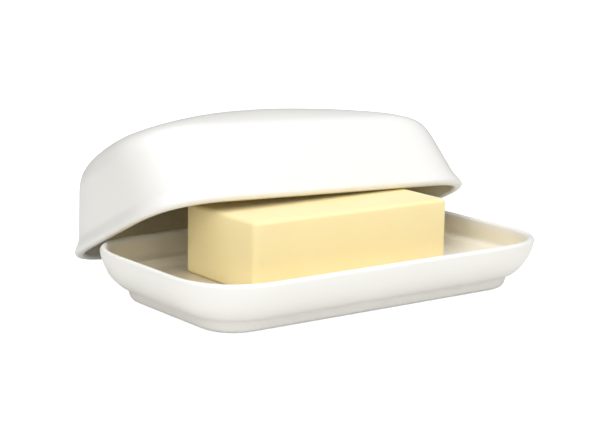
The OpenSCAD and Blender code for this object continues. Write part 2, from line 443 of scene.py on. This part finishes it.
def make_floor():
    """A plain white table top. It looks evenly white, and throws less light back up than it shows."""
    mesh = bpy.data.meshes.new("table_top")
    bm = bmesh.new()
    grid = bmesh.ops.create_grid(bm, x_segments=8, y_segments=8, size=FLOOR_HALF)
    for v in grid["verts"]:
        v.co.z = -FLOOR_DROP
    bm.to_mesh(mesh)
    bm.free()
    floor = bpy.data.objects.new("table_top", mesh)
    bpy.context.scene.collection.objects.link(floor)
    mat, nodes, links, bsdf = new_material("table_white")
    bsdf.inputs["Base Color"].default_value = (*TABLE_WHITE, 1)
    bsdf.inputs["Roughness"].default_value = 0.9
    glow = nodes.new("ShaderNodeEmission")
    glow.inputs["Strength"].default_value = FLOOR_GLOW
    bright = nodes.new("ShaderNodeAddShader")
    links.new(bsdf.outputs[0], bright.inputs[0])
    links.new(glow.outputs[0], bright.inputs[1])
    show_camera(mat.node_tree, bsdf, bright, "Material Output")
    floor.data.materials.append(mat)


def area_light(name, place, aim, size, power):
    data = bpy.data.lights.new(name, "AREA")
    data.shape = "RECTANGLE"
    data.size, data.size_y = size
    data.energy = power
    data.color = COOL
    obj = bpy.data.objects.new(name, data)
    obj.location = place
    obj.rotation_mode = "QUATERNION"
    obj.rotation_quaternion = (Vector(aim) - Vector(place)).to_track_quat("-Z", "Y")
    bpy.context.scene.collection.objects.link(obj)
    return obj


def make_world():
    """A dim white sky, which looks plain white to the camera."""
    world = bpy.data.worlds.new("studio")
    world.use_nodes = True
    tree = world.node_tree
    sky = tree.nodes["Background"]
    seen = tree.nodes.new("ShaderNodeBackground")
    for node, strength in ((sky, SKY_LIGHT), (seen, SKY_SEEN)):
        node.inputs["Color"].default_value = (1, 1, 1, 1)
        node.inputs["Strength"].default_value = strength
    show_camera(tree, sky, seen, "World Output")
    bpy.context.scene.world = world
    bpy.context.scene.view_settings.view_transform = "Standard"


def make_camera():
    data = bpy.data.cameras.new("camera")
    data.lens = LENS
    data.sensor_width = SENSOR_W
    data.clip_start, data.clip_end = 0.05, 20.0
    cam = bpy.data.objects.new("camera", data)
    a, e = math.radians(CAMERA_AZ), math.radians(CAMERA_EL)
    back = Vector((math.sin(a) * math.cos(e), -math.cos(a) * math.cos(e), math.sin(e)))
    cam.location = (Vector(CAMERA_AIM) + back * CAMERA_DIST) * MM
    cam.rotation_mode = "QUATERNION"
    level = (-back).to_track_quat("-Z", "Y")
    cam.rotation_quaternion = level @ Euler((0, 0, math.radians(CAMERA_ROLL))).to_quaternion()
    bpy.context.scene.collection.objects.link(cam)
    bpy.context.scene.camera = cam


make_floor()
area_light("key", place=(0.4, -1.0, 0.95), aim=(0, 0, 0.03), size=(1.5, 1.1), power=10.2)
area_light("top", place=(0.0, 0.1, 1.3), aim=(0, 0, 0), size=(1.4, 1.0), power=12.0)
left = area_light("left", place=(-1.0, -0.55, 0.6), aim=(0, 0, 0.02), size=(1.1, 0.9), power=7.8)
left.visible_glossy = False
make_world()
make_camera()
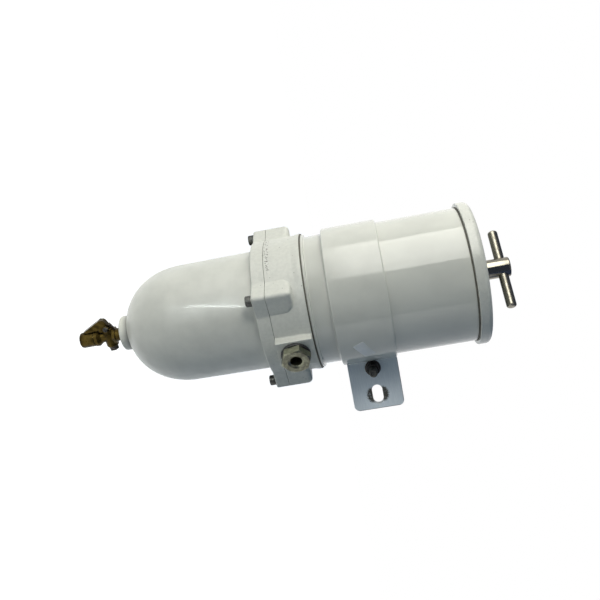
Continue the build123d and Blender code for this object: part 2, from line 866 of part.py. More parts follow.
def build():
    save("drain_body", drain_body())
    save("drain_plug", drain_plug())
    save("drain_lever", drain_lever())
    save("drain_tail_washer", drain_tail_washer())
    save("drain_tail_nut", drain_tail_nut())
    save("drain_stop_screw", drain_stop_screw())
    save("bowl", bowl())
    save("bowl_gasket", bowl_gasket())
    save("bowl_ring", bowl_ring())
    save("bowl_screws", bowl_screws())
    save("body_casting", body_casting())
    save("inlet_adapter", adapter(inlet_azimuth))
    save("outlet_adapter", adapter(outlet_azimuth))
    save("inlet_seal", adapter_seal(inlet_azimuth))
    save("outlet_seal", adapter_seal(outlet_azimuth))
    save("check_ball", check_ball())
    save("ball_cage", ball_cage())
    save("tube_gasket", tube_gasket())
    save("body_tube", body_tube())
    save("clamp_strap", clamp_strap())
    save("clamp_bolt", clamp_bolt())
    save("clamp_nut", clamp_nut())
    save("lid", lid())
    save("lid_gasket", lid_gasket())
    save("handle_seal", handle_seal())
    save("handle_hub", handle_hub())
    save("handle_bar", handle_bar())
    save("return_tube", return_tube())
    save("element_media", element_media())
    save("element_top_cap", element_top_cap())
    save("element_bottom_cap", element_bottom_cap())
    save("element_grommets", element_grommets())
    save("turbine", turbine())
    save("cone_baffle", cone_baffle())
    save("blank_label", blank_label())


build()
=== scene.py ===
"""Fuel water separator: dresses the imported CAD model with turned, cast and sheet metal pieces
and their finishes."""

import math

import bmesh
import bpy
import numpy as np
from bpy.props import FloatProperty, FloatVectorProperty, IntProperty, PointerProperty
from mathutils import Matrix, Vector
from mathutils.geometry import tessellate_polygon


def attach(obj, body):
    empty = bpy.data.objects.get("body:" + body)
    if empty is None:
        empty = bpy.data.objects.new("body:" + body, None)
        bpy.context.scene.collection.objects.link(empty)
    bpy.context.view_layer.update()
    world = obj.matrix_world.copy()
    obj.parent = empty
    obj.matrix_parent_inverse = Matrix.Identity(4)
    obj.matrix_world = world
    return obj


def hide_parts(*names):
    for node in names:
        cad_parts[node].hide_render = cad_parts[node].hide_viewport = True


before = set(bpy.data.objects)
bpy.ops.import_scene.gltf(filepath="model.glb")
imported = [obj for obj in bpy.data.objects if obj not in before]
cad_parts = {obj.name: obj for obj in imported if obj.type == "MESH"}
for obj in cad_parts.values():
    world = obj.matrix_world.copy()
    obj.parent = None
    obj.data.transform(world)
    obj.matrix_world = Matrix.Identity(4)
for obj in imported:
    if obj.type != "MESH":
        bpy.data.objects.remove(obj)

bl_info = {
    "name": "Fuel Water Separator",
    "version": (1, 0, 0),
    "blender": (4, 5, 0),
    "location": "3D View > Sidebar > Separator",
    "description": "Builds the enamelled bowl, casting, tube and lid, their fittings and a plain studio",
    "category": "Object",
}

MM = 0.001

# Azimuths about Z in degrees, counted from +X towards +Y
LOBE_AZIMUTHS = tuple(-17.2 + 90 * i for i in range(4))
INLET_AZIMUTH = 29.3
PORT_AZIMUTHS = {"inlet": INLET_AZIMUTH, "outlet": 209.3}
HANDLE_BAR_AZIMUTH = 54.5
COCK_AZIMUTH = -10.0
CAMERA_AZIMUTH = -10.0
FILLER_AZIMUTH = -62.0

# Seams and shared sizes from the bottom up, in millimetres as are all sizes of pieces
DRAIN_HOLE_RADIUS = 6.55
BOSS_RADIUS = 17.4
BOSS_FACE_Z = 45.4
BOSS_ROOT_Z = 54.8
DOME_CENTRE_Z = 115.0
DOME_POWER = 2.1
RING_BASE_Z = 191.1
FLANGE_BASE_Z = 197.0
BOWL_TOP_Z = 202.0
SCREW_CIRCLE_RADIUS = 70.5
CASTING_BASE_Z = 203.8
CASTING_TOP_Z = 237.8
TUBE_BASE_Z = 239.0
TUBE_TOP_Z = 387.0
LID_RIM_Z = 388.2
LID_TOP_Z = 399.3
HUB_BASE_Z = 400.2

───

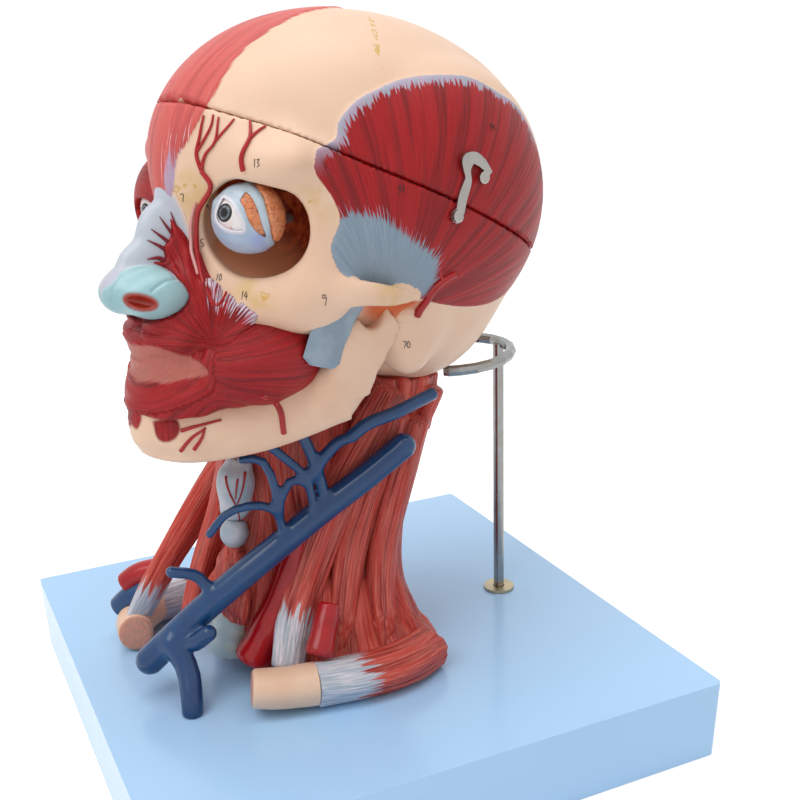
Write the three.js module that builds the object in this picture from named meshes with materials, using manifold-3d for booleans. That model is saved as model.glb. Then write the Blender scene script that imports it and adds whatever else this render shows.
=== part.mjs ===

───

What you should do: Retype, in the same exact form, the lines of the material above from the line holding "The OpenSCAD and" through the line holding "floor.data.materials.append(mat)".

Expected answer:
The OpenSCAD and Blender code for this object continues. Write part 2, from line 443 of scene.py on. This part finishes it.
def make_floor():
    """A plain white table top. It looks evenly white, and throws less light back up than it shows."""
    mesh = bpy.data.meshes.new("table_top")
    bm = bmesh.new()
    grid = bmesh.ops.create_grid(bm, x_segments=8, y_segments=8, size=FLOOR_HALF)
    for v in grid["verts"]:
        v.co.z = -FLOOR_DROP
    bm.to_mesh(mesh)
    bm.free()
    floor = bpy.data.objects.new("table_top", mesh)
    bpy.context.scene.collection.objects.link(floor)
    mat, nodes, links, bsdf = new_material("table_white")
    bsdf.inputs["Base Color"].default_value = (*TABLE_WHITE, 1)
    bsdf.inputs["Roughness"].default_value = 0.9
    glow = nodes.new("ShaderNodeEmission")
    glow.inputs["Strength"].default_value = FLOOR_GLOW
    bright = nodes.new("ShaderNodeAddShader")
    links.new(bsdf.outputs[0], bright.inputs[0])
    links.new(glow.outputs[0], bright.inputs[1])
    show_camera(mat.node_tree, bsdf, bright, "Material Output")
    floor.data.materials.append(mat)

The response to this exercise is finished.